Mon rôle est de promouvoir la liberté de religion ou de conviction (en anglais freedom of religion or belief ou FoRB, ci-après LRC) en dehors de l’Union Européenne comme valeur essentielle et droit de l’homme universel, principalement à travers la coopération internationale et une politique de développement. C’est pourquoi je travaille étroitement avec le Commissaire Neven Mimica et la DG DEVCO, mais également avec d’autres services (l’EEAS - European external action service (service européen pour l'action extérieure), la DG NEAR – politique de voisinage).

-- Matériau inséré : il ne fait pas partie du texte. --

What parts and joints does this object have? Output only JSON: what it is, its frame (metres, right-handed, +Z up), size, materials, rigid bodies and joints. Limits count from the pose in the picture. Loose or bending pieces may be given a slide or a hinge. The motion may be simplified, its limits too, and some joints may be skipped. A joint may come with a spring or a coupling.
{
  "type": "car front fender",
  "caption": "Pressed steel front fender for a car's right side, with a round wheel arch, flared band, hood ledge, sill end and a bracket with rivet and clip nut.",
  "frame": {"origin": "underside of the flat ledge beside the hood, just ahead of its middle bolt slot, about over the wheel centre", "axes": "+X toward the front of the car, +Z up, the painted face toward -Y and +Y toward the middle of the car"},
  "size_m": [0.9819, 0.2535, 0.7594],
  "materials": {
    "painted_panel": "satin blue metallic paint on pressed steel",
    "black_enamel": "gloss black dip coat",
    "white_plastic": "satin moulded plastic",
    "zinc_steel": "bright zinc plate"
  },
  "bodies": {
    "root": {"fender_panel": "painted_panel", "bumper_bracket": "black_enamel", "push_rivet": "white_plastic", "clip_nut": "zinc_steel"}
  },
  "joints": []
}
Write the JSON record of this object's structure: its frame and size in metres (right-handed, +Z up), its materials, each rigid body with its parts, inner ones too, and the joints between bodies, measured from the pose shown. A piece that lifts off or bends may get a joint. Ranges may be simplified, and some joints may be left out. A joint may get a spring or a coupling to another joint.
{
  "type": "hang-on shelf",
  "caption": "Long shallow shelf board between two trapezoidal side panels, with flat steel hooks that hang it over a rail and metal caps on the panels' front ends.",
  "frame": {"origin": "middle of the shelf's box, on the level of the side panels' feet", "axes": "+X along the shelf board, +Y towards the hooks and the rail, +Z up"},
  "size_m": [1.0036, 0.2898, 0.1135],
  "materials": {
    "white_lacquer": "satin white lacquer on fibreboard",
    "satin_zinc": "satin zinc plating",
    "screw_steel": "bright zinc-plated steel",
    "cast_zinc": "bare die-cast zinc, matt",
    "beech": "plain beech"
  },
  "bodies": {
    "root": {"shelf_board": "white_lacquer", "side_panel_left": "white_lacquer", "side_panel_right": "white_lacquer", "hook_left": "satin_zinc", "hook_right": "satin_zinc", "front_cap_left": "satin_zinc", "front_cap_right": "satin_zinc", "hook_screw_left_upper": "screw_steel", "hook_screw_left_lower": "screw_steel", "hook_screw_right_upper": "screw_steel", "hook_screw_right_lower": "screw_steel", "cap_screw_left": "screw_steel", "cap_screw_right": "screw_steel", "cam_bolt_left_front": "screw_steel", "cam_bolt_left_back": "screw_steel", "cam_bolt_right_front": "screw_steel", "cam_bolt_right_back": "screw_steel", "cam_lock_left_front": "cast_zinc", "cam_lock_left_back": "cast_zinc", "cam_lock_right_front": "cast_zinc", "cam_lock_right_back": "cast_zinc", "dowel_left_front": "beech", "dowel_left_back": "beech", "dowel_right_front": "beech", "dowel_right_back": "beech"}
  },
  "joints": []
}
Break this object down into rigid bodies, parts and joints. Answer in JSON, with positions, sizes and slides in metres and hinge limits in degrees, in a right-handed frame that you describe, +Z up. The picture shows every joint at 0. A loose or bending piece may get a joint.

La plupart de mes activités sont orientées vers les pays partenaires avec lesquels nous avons des accords de développement et de coopération bilatéraux ou multilatéraux. Mon mandat inclut aussi des rapports réguliers par rapport à l’article 17 du traité dialogue avec les églises et les communautés religieuses dans l’UE. J’ai commencé en mai 2016 et ai été renouvelé jusqu’en mai 2018. Cette période introductive a déjà montré de nombreuses raisons d’adaptation de cette position. L’objectif principal est de faire de la LRC une politique externe de l’UE qui soit plus efficace.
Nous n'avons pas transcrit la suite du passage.